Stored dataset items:
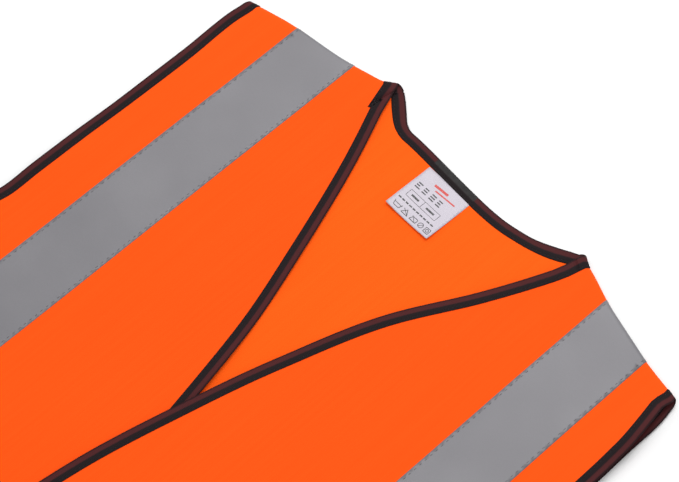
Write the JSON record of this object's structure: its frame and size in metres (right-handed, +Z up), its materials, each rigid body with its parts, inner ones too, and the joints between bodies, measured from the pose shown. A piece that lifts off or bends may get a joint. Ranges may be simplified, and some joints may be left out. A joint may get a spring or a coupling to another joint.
{
  "type": "high visibility vest",
  "caption": "Sleeveless open-fronted safety vest lying flat: orange knit panels with reflective tapes, dark edge bindings and a lapped front closed by hook-and-loop patches.",
  "frame": {"origin": "centre of the underside of the vest lying flat on its back", "axes": "+Z up out of the front, +Y along the length towards the neck, +X towards the wearer's left side"},
  "size_m": [0.6, 0.7, 0.0117],
  "materials": {
    "orange_knit": "matt fine knit",
    "reflective_tape": "satin retroreflective cloth tape",
    "dark_binding": "matt woven binding",
    "seam_thread": "matt overlock thread",
    "hook_and_loop": "matt hook and loop",
    "label_cloth": "smooth satin label"
  },
  "bodies": {
    "vest_body": {"back_panel": "orange_knit", "neck_binding": "dark_binding", "hem_binding": "dark_binding", "back_upper_band": "reflective_tape", "back_lower_band": "reflective_tape", "left_front_side_panel": "orange_knit", "left_side_seam": "seam_thread", "left_shoulder_seam": "seam_thread", "left_armhole_binding": "dark_binding", "left_front_brace_tape": "reflective_tape", "left_back_brace_tape": "reflective_tape", "left_side_upper_band": "reflective_tape", "left_side_lower_band": "reflective_tape", "right_front_side_panel": "orange_knit", "right_side_seam": "seam_thread", "right_shoulder_seam": "seam_thread", "right_armhole_binding": "dark_binding", "right_front_brace_tape": "reflective_tape", "right_back_brace_tape": "reflective_tape", "right_side_upper_band": "reflective_tape", "right_side_lower_band": "reflective_tape"},
    "left_front": {"left_front_flap_panel": "orange_knit", "left_front_edge_binding": "dark_binding", "left_flap_hem_binding": "dark_binding", "left_flap_upper_band": "reflective_tape", "left_flap_lower_band": "reflective_tape", "hook_patch_top": "hook_and_loop", "hook_patch_middle": "hook_and_loop", "hook_patch_bottom": "hook_and_loop"},
    "right_front": {"right_front_flap_panel": "orange_knit", "right_front_edge_binding": "dark_binding", "right_flap_hem_binding": "dark_binding", "right_flap_upper_band": "reflective_tape", "right_flap_lower_band": "reflective_tape", "loop_patch_top": "hook_and_loop", "loop_patch_middle": "hook_and_loop", "loop_patch_bottom": "hook_and_loop"},
    "care_label": {"care_label": "label_cloth"}
  },
  "joints": [
    {"name": "left_front_open", "type": "hinge", "parent": "vest_body", "child": "left_front", "pos_m": [0.101, 0, 0.0123], "axis": [0, 1, 0], "range_deg": [0, 170]},
    {"name": "right_front_open", "type": "hinge", "parent": "vest_body", "child": "right_front", "pos_m": [-0.101, 0, 0.0098], "axis": [0, 1, 0], "range_deg": [-85, 0]},
    {"name": "label_flip", "type": "hinge", "parent": "vest_body", "child": "care_label", "pos_m": [-0.011, 0.3247, 0.0026], "axis": [-1, 0, 0], "range_deg": [0, 150]}
  ],
  "couplings": [
    {"joint": "right_front_open", "follows": "left_front_open", "ratio": -0.5}
  ]
}
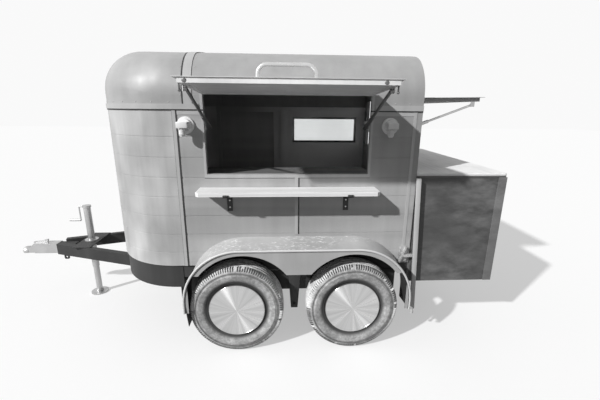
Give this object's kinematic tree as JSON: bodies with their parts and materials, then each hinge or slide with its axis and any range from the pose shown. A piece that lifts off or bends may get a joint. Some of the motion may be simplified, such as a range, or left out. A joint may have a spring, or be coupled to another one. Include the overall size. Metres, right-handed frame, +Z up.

Goal
Using the data above, reproduce every line exactly.

Output of the task
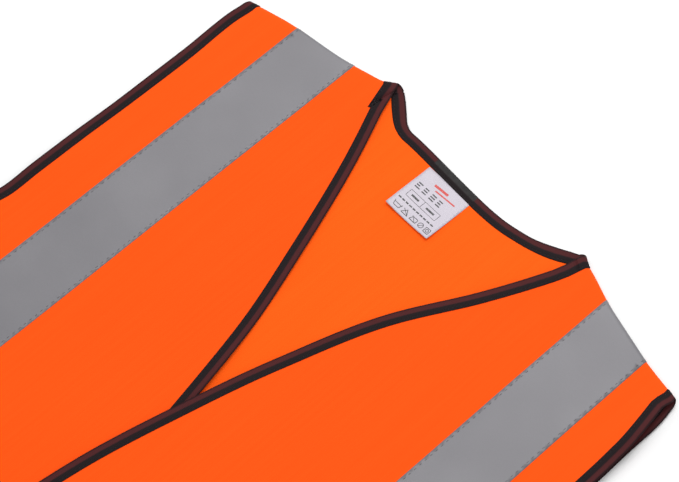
Write the JSON record of this object's structure: its frame and size in metres (right-handed, +Z up), its materials, each rigid body with its parts, inner ones too, and the joints between bodies, measured from the pose shown. A piece that lifts off or bends may get a joint. Ranges may be simplified, and some joints may be left out. A joint may get a spring or a coupling to another joint.
{
  "type": "high visibility vest",
  "caption": "Sleeveless open-fronted safety vest lying flat: orange knit panels with reflective tapes, dark edge bindings and a lapped front closed by hook-and-loop patches.",
  "frame": {"origin": "centre of the underside of the vest lying flat on its back", "axes": "+Z up out of the front, +Y along the length towards the neck, +X towards the wearer's left side"},
  "size_m": [0.6, 0.7, 0.0117],
  "materials": {
    "orange_knit": "matt fine knit",
    "reflective_tape": "satin retroreflective cloth tape",
    "dark_binding": "matt woven binding",
    "seam_thread": "matt overlock thread",
    "hook_and_loop": "matt hook and loop",
    "label_cloth": "smooth satin label"
  },
  "bodies": {
    "vest_body": {"back_panel": "orange_knit", "neck_binding": "dark_binding", "hem_binding": "dark_binding", "back_upper_band": "reflective_tape", "back_lower_band": "reflective_tape", "left_front_side_panel": "orange_knit", "left_side_seam": "seam_thread", "left_shoulder_seam": "seam_thread", "left_armhole_binding": "dark_binding", "left_front_brace_tape": "reflective_tape", "left_back_brace_tape": "reflective_tape", "left_side_upper_band": "reflective_tape", "left_side_lower_band": "reflective_tape", "right_front_side_panel": "orange_knit", "right_side_seam": "seam_thread", "right_shoulder_seam": "seam_thread", "right_armhole_binding": "dark_binding", "right_front_brace_tape": "reflective_tape", "right_back_brace_tape": "reflective_tape", "right_side_upper_band": "reflective_tape", "right_side_lower_band": "reflective_tape"},
    "left_front": {"left_front_flap_panel": "orange_knit", "left_front_edge_binding": "dark_binding", "left_flap_hem_binding": "dark_binding", "left_flap_upper_band": "reflective_tape", "left_flap_lower_band": "reflective_tape", "hook_patch_top": "hook_and_loop", "hook_patch_middle": "hook_and_loop", "hook_patch_bottom": "hook_and_loop"},
    "right_front": {"right_front_flap_panel": "orange_knit", "right_front_edge_binding": "dark_binding", "right_flap_hem_binding": "dark_binding", "right_flap_upper_band": "reflective_tape", "right_flap_lower_band": "reflective_tape", "loop_patch_top": "hook_and_loop", "loop_patch_middle": "hook_and_loop", "loop_patch_bottom": "hook_and_loop"},
    "care_label": {"care_label": "label_cloth"}
  },
  "joints": [
    {"name": "left_front_open", "type": "hinge", "parent": "vest_body", "child": "left_front", "pos_m": [0.101, 0, 0.0123], "axis": [0, 1, 0], "range_deg": [0, 170]},
    {"name": "right_front_open", "type": "hinge", "parent": "vest_body", "child": "right_front", "pos_m": [-0.101, 0, 0.0098], "axis": [0, 1, 0], "range_deg": [-85, 0]},
    {"name": "label_flip", "type": "hinge", "parent": "vest_body", "child": "care_label", "pos_m": [-0.011, 0.3247, 0.0026], "axis": [-1, 0, 0], "range_deg": [0, 150]}
  ],
  "couplings": [
    {"joint": "right_front_open", "follows": "left_front_open", "ratio": -0.5}
  ]
}
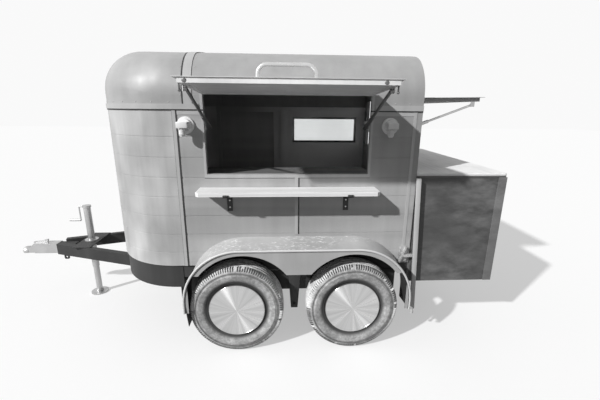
Give this object's kinematic tree as JSON: bodies with their parts and materials, then each hinge or slide with its axis and any range from the pose shown. A piece that lifts off or bends may get a joint. Some of the motion may be simplified, such as a range, or left out. A joint may have a spring, or be coupled to another one. Include the overall size. Metres, right-handed frame, +Z up.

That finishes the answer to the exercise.